Most everyone wants to save the monarch butterflies. But it turns out that when you put a bunch of lepidopterists, land managers, gardeners, and butterfly enthusiasts in one room — in a blaze of monarch T-shirts, monarch scarves, monarch earrings, monarch shoes, and one monarch bowtie – there can be some disagreement about how exactly to do so.

The monarch butterfly population on the West Coast has been trending downward since the 1980s, but early in 2019 the insects really made the news when numbers from annual Thanksgiving and New Year’s counts dropped below 30,000, the point at which scientists say the butterflies might not be able to recover.

The official data from this winter’s recent counts is still streaming in, but Mia Monroe, the coordinator for the Western Monarch Counts, shared preliminary estimates this week. And they’re not great. The numbers this year remain as low as last year’s numbers. We didn’t see a rebound. The upside, Monroe says, is that the numbers didn’t drop either; they’re holding steady. 
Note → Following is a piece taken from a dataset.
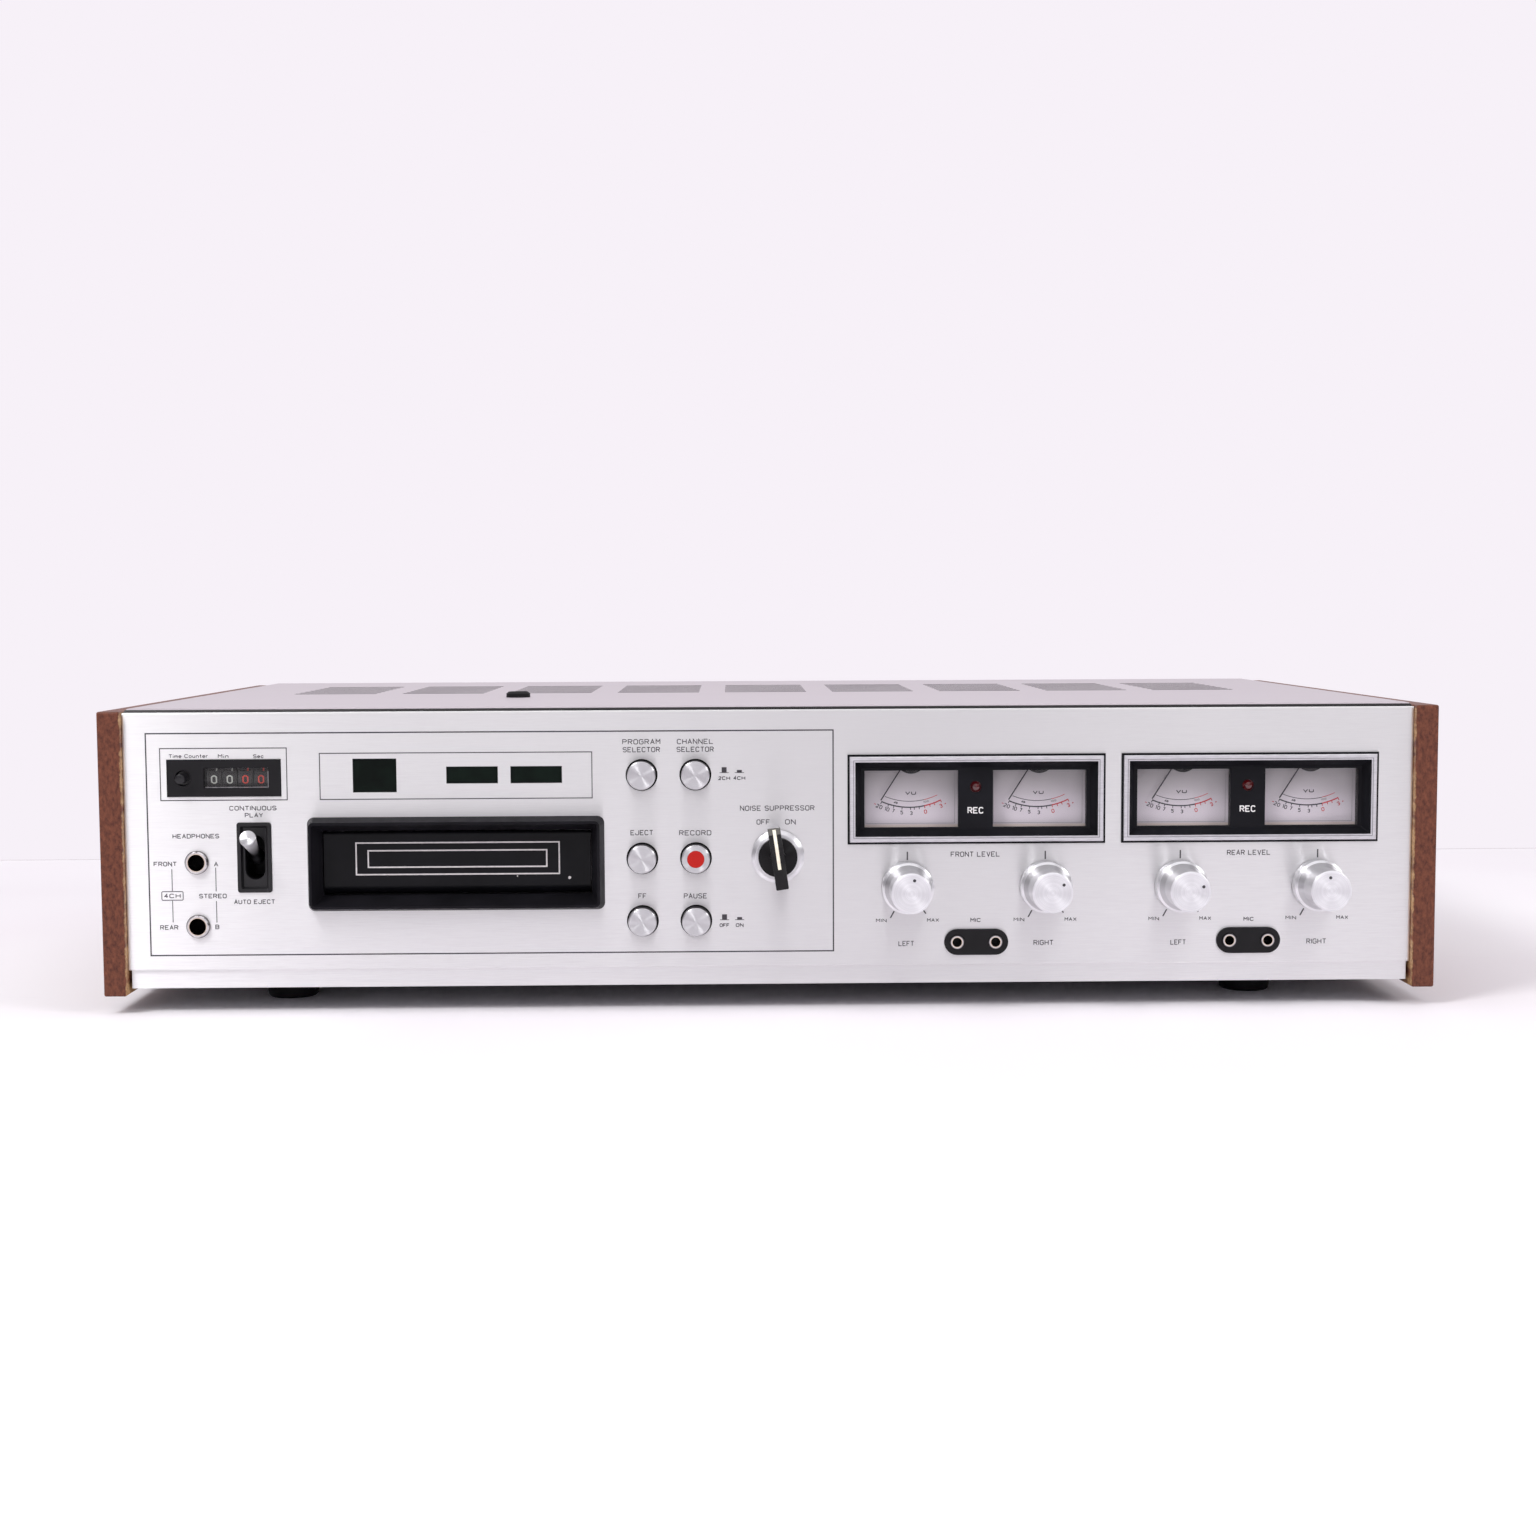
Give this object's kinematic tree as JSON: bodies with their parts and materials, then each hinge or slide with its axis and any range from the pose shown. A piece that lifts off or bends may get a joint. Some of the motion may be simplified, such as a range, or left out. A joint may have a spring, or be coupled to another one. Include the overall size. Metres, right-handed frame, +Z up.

With the western monarch’s dismal numbers top of mind, about 160 people from all over the country gathered in Carmel in early January, in a conference room lined with painted butterflies, for the first-ever Western Monarch Summit. Researchers and community scientists, forest service representatives and environmental educators, Master Gardeners and home gardeners all found their way there. People flew in from Massachusetts, Ohio, Indiana. I met a woman from Hawaii wearing a jacket with butterflies airbrushed on it who identified as a monarch “rancher” because she finds caterpillars in her garden and then raises and sells them for release at weddings and funerals.

Robert Coffan, chair of the Western Monarch Advocates group, which organized the conference, told me he wanted to bring together all the different people, from the scientists to the laypeople, and their different perspectives on what to do about monarchs. Usually such conferences are siloed off for just researchers or just conservation advocates. 

The conference agenda was packed with scientists from all over the country sharing their latest research on the monarch species. Everyone seemed eager to listen and learn. But occasionally during the Q&A sections, the audience comments revealed that all was not necessarily unanimous in the monarch kingdom. A 90 percent population decline in a decade and a beloved species approaching extinction create the kind of pressures that magnify minor disagreements among well-meaning people. This is, after all, a butterfly many of us grew up with. Bay Area residents might recall raising monarchs for school projects or travelling to monarch sanctuaries like the one in Pacific Grove to see the butterflies by the thousands in the winter, clinging to the trees in heavy clusters like grapes.  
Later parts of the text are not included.